Ve gelelim son bölüme… 17 Aralık operasyonu ve yeni yılın etkisiyle cümlelerden özneleri çıkarıp temenni bölümlerine geçilmesi. Sevgili dostlarım, 17 Aralık operasyonu elbette bir siyasi iktidar çatışmasıdır. Elbette o belgeler hep vardı, AKP’nin başarısızlıkları üzerine saklandıkları yerlerden çıkarıldılar. AMA. Burada koca bir “ama” var. Bu cümlede bir özne olmalıysa o da biziz! Evet evet, sen bu yazıyı okuyan, ben bu yazıyı yazan, ve sizler o sobanın etrafında toplananlar… Önce kötü haber, AKP kolay kolay gitmeyecek! Ve şimdi de iyi haber, onu götürecek olan bizleriz; yani AKP de Cemaat de ABD de ve hatta koltuk kavgası peşinde koşan muhalefet de sokağı karşısına alıyor, isyan olmasa daha iyi diyor. O zaman bizlere düşen bu çatışmayı çekirdek çitleyerek izlemek değil, alternatifi göstermek değil midir? Cevap evetse cümlenin öznesi olan “biz” i yemeyelim. Temennimiz AKP’nin ABD eliyle gitmesi olursa yerine gelen “yenisiyle” uğraşmaya devam edeceğiz, ta ki halktan yana bir sistem olana dek…
İşte tam da bu yüzden soruyorum; direnişte barikata birlikte taş taşımışlar olarak, suyundan yiyeceğine birbirini düşünmüşler olarak, Gezi Direnişi’nden sonra yaz demeden kış demeden hatta kar topu oynarak forum alanlarına yine de gidenler olarak, bazen günde 3 eyleme katılanlar olarak, yani bu sobaya elini uzatıp birlikte ısınanlar olarak, biz bir alternatif oluşturamaz mıyız?
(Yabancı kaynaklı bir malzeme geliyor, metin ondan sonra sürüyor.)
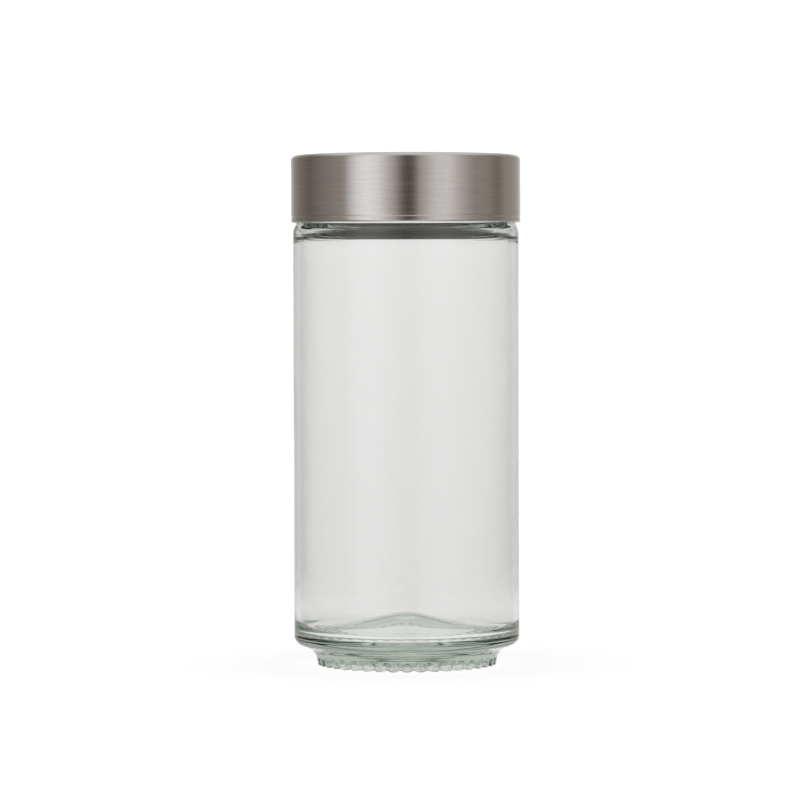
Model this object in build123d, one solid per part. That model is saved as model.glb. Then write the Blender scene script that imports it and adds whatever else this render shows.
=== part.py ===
from build123d import *
import os
from math import cos, radians, sin, tan

# Coin bank jar: a clear glass jar with a brushed steel screw lid that has a coin slot in its top.
# Millimetres, +Z up, origin at the middle of the plane that the foot stands on.

# Glass body
BODY_RADIUS = 50.0
WALL = 2.3
SHOULDER_Z = 191.0
SHOULDER_RADIUS = 8.0
SHOULDER_SLOPE = 45.0
INNER_SHOULDER_Z = 186.2
INNER_SHOULDER_RADIUS = 9.0

# Glass foot: a bearing ring, a cove above it, and a heel that swells out to the body
FOOT_RADIUS = 39.7
FOOT_EDGE_RADIUS = 0.65
BEARING_INNER_RADIUS = 34.0
BEARING_EDGE_RADIUS = 1.0
COVE_CORNER_Z = 6.3
COVE_RADIUS = 8.0
HEEL_CORNER_Z = 10.05
HEEL_RADIUS = 4.2
KNURL_COUNT = 40
KNURL_TOOL_RADIUS = 2.2
KNURL_DEPTH = 0.9
KNURL_SLOPE = 60.0
KNURL_TOOL_LENGTH = 10.0

# Glass floor: a cone that rises to the middle, hollow below
FLOOR_APEX_Z = 23.2
FLOOR_SLOPE = 15.3
FLOOR_CORNER_RADIUS = 7.0
APEX_FLAT_RADIUS = 4.0
APEX_BLEND_RADIUS = 15.0
UNDERSIDE_APEX_Z = 14.5
UNDERSIDE_CORNER = (31.6, 3.4)
UNDERSIDE_BLEND_RADIUS = 4.0

# Glass finish: the neck with its transfer bead, thread and rim
NECK_RADIUS = 46.4
MOUTH_RADIUS = 43.3
NECK_ROOT_RADIUS = 1.0
NECK_INNER_BLEND_RADIUS = 3.0
RIM_Z = 221.6
RIM_RADIUS = 1.5
BEAD_RADIUS = 47.7
BEAD_Z = 202.5
BEAD_HEIGHT = 4.2
BEAD_FLAT = 1.6
BEAD_ROOT_RADIUS = 0.5
BEAD_CREST_RADIUS = 1.0

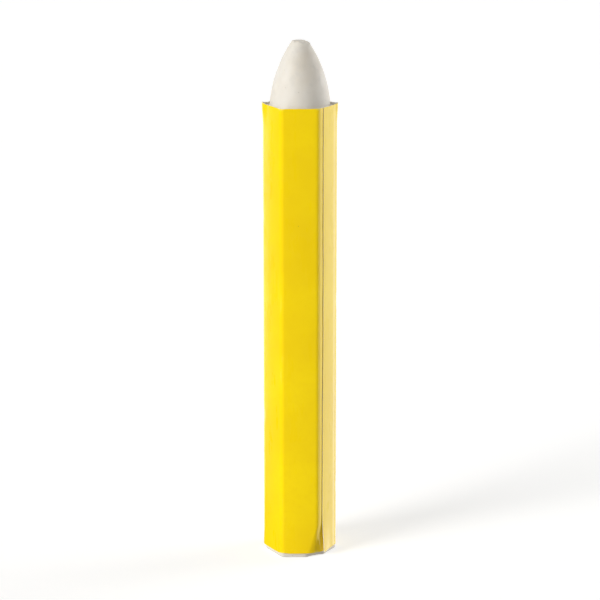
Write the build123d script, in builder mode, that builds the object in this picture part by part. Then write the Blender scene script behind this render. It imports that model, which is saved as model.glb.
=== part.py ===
from build123d import *
from math import atan2, cos, degrees, radians, sin, tan
import os

# A carpenter's marking crayon: a hexagonal stick of wax-bound chalk in a sleeve made of
# one sheet of label paper. Millimetres, +Z along the stick towards its tip, a facet to -Y.
# The origin is the middle of the core's tail face, on which the stick stands.

# marking core
core_across_flats = 13.9
core_corner_radius = 1.0
shoulder_height = 100.2
shoulder_round = 0.2
tail_chamfer = 0.2
tip_length = 13.9
tip_base_radius = 6.6
tip_base_lean = 4.0           # degrees, between the side of the tip at its base and the axis
nose_flat_radius = 1.8        # blunt end, as moulded and a little worn
nose_edge_radius = 0.6

# paper sleeve
paper_thickness = 0.15
sliding_clearance = 0.05      # between the paper and each flat of the core
sleeve_length = 99.5
sleeve_lift = 1.0             # the sleeve's lower edge above the tail face

# seam, along the facet on which the sheet laps over itself, from that facet's rear corner
ramp_foot = 1.2
ramp_top = 2.2
ramp_bend_radius = 1.5
inner_edge = 2.5
free_edge_to_corner = 1.5     # from the outer layer's free edge to the facet's front corner

# paste inside the seam
paste_thickness = 0.05
paste_margin = 0.5            # bare strip along each edge of the lap
paste_bottom = 10.0           # height where the paste starts: the flap is open below it
paste_top_margin = 1.0

facets = 6
half_facet_angle = 180 / facets
lap_rear_corner_angle = 0
lap_facet_angle = lap_rear_corner_angle - half_facet_angle

bore_flat = core_across_flats / 2 + sliding_clearance
bore_corner = bore_flat / cos(radians(half_facet_angle))
bore_corner_radius = core_corner_radius + sliding_clearance
facet_width = 2 * bore_flat * tan(radians(half_facet_angle))
lap_rise = paper_thickness + paste_thickness
free_edge = facet_width - free_edge_to_corner


def polar_point(distance, angle):
    return Vector(distance * cos(radians(angle)), distance * sin(radians(angle)))


# Directions on the lapped facet: outwards, and from its rear corner to its front corner.
lap_outward = polar_point(1, lap_facet_angle)
lap_forward = polar_point(1, lap_facet_angle - 90)
lap_rear_corner = polar_point(bore_corner, lap_rear_corner_angle)


def lap_point(along, rise):
    return lap_rear_corner + lap_forward * along + lap_outward * rise


# marking core: hexagonal body, flat shoulder, ogive tip with a blunt nose, eased tail
lean = radians(tip_base_lean)
tip_taper = tip_base_radius - nose_flat_radius

# The ogive's radius, from its lean at the base and from reaching the nose's edge.
ogive_radius = (tip_taper**2 + tip_length**2) / (2 * (tip_taper * cos(lean) - tip_length * sin(lean)))
ogive_centre = (
    tip_base_radius - ogive_radius * cos(lean),
    shoulder_height - ogive_radius * sin(lean),
)
core_height = shoulder_height + tip_length
nose_angle = degrees(
    atan2(core_height - ogive_centre[1], nose_flat_radius - ogive_centre[0])
)

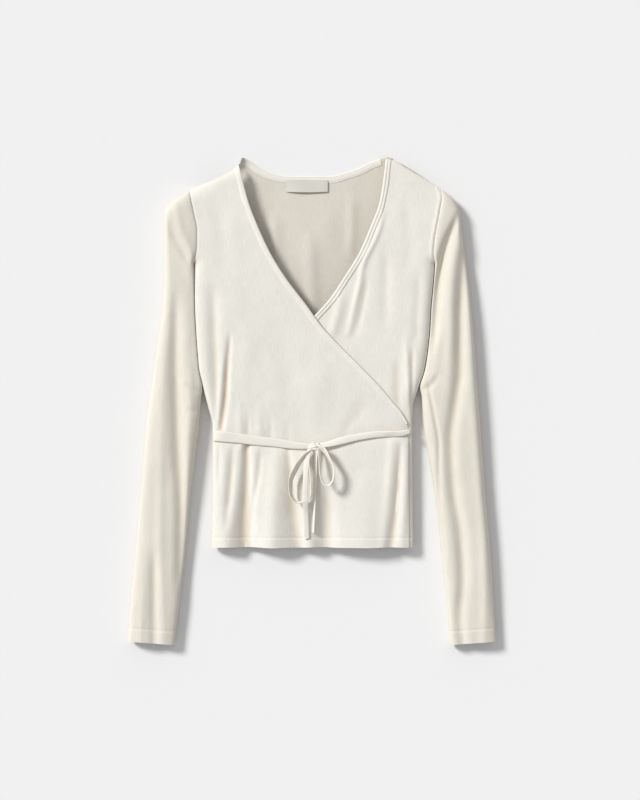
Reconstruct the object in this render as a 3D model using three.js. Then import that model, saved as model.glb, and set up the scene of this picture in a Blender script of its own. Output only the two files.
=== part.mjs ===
// A long-sleeved wrap top in fine rib jersey, laid on a flat surface with its neck towards +Y.
// Millimetres. +X is to the viewer's right, +Z up off the surface, which is at z = 0.
// The garment lies softly filled: its back and the undersides of its sleeves rest flat on the
// surface, and its fronts and the tops of its sleeves arch over them.
import * as THREE from "three";

// ---------------------------------------------------------------- driving sizes
const WALL = 1.5;            // thickness of one layer of jersey
const SEAM_GAP = 0.3;        // between two pieces that are sewn together
const LAYER_STEP = 3;        // from the face of the over front to the face of the under front
const LAYER_SAG = 8.5;       // how much lower the under front lies well inside the over front
const SEAM_HEIGHT = 10;      // height of the side and shoulder folds over the surface
const ROUND = 20;            // how far in from those folds the cloth keeps curving
const HEM_Y = -205;
const WAIST_Y = -36;         // where the over front's neckline ends and its tie starts
const UNDERARM_Y = 192;
const LOWER_ROWS = 11;       // rows of cloth from hem to underarm
const BINDING_WIDE = 8;
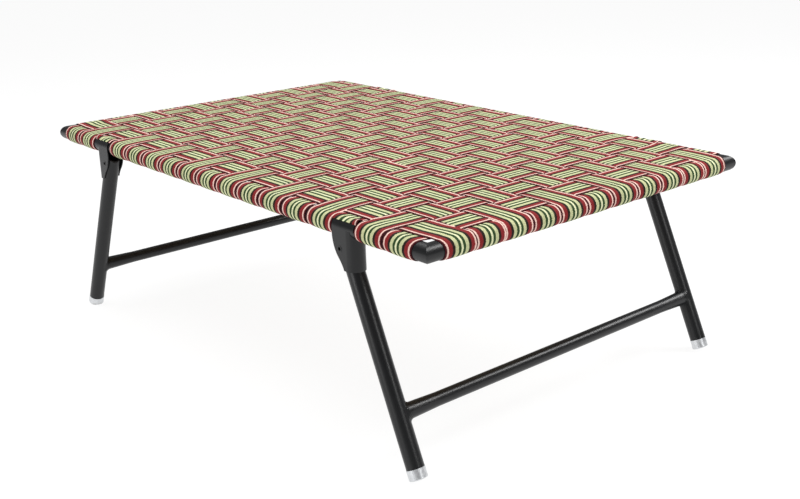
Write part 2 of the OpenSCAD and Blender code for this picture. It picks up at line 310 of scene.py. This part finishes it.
def cap_material():
    """Satin aluminium, drawn round the cap and scuffed where it meets the floor."""
    material, nodes, links, shader = new_material("satin_foot_cap")
    where = nodes.new("ShaderNodeTexCoord").outputs["Object"]
    rings = stretched(nodes, links, where, (0.15, 0.15, 1.0))
    lines = noise_node(nodes, links, rings, scale=2600.0)
    cloud = noise_node(nodes, links, where, scale=130.0, detail=4.0)
    height = nodes.new("ShaderNodeSeparateXYZ")
    links.new(where, height.inputs["Vector"])
    near_floor = remap(nodes, links, height.outputs["Z"], (0.0, 0.006), (1.0, 0.0))
    dirty_patch = remap(nodes, links, cloud, (0.45, 0.65), (0.0, 0.6))
    dirt = math_node(nodes, links, "MULTIPLY", near_floor, dirty_patch, clamp=True)
    base = mix_color(nodes, links, "MIX", remap(nodes, links, cloud, (0.3, 0.7), (0.0, 1.0)),
                     linear(205, 207, 210), linear(222, 224, 226))
    color = mix_color(nodes, links, "MIX", dirt, base, linear(120, 118, 114))
    links.new(color, shader.inputs["Base Color"])
    shader.inputs["Metallic"].default_value = 0.85
    links.new(remap(nodes, links, cloud, (0.3, 0.7), (0.32, 0.46)), shader.inputs["Roughness"])
    surface = bump_node(nodes, links, lines, distance=0.00003, strength=0.5)
    links.new(surface, shader.inputs["Normal"])
    return material


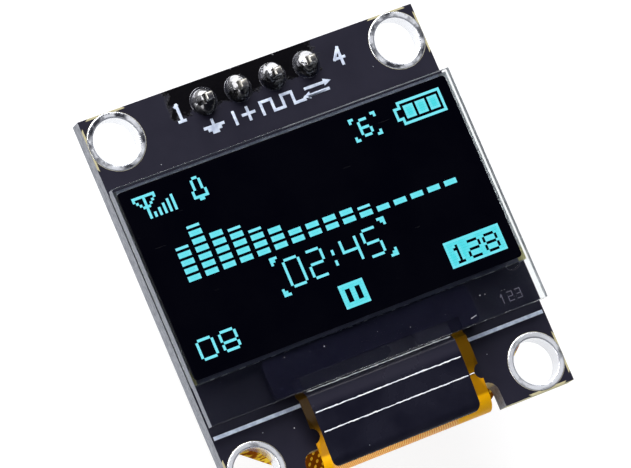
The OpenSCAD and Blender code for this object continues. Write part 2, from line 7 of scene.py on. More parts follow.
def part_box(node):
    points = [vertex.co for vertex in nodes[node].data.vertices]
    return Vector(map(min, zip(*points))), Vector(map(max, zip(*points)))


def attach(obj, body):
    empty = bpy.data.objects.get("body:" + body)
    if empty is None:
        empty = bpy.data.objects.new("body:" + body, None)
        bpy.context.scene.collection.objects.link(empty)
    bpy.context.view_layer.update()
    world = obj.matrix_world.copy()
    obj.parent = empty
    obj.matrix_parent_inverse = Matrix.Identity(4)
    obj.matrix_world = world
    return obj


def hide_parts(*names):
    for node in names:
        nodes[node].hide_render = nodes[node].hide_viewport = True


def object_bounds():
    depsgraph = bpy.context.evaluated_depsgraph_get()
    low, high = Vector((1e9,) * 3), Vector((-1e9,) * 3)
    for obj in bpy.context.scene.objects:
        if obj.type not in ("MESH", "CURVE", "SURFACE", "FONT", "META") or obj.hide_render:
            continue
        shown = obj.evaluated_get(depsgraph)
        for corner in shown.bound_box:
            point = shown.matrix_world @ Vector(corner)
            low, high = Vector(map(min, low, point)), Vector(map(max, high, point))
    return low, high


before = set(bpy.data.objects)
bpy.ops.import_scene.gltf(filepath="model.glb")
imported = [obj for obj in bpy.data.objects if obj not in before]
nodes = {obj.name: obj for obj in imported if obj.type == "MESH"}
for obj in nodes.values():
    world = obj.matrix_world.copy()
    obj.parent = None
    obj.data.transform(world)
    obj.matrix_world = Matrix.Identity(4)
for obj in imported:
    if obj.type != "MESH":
        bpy.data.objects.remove(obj)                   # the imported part: bodies, nodes, joints and record
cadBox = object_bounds()
mm = 0.001
flatAngle = math.radians(0.5)       # faces closer than this to one plane are joined
cornerAngle = math.radians(30)      # edges sharper than this are rounded
weldReach = 0.0002 * mm             # points closer than this are merged


def middle(nodeName):
    low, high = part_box(nodeName)
    return (Vector(low) + Vector(high)) / 2


# places that several pieces and materials share, most of them taken from the frame
landReach = 1.97 * mm                                  # radius of a tinned land round a mounting hole
liningLow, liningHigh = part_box("hole_lining_1")        # the one at the upper left
holeX = -(liningHigh[0] - landReach)
holeY = liningLow[1] + landReach
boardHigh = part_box("board")[1]
glassLow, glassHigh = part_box("front_glass")
pinY = middle("header_pin_1").y
ribbonLow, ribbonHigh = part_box("ribbon")
foldShare = 0.95                                       # share of the bend's radius in the fold's colours
foldY = ribbonLow[1] + (ribbonHigh[2] - ribbonLow[2]) / 2 * foldShare
print("frame loaded:", len(nodes), "nodes")


# small tools for meshes

def pick(obj):
    if bpy.context.object and bpy.context.object.mode != "OBJECT":
        bpy.ops.object.mode_set(mode="OBJECT")
    bpy.ops.object.select_all(action="DESELECT")
    obj.select_set(True)
    bpy.context.view_layer.objects.active = obj


def editAll(obj):
    # into edit mode, with the whole mesh selected
    pick(obj)
    bpy.ops.object.mode_set(mode="EDIT")
    bpy.ops.mesh.select_all(action="SELECT")


def leaveEdit():
    bpy.ops.object.mode_set(mode="OBJECT")


def finishWith(obj, kind, **settings):
    pick(obj)
    modifier = obj.modifiers.new(kind.lower(), kind)
    for key, value in settings.items():
        setattr(modifier, key, value)
    bpy.ops.object.modifier_apply(modifier=modifier.name)


def smoothEdges(obj, degrees=35, flats=False):
    pick(obj)
    bpy.ops.object.shade_smooth_by_angle(angle=math.radians(degrees))
    if flats:                                          # large flat faces keep their own normals
        finishWith(obj, "WEIGHTED_NORMAL", mode="FACE_AREA", weight=100, keep_sharp=True)


def settle(obj, name):
    # the place goes into the mesh, and the object stays at the origin
    pick(obj)
    bpy.ops.object.transform_apply(location=True, rotation=True, scale=True)
    obj.name = name
    obj.data.name = name


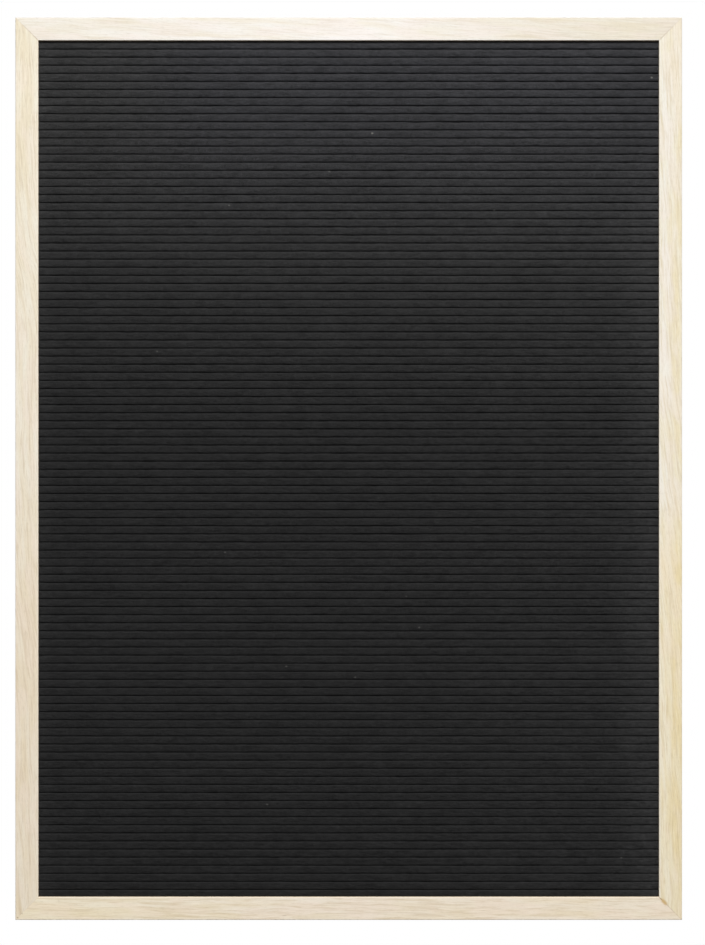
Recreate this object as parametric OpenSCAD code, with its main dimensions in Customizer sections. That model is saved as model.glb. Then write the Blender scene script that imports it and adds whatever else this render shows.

Bence cevap nerede biliyor musunuz, 87 yaşında olup kırk yıldır içki içmeyen, her bayram namazına giden, her sabah ve akşam duasını okuyan, elinden tespihini eksik etmeyen dedemin, “Taksim’e o camiyi (Topçu kışlasını da kast ediyor) yapamadılar di mi?” diye sorduktan sonra “Hayır dede yapamadılar” diye cevap aldığındaki yüz ifadesinde. Mutluluğunda, memnuniyetinde.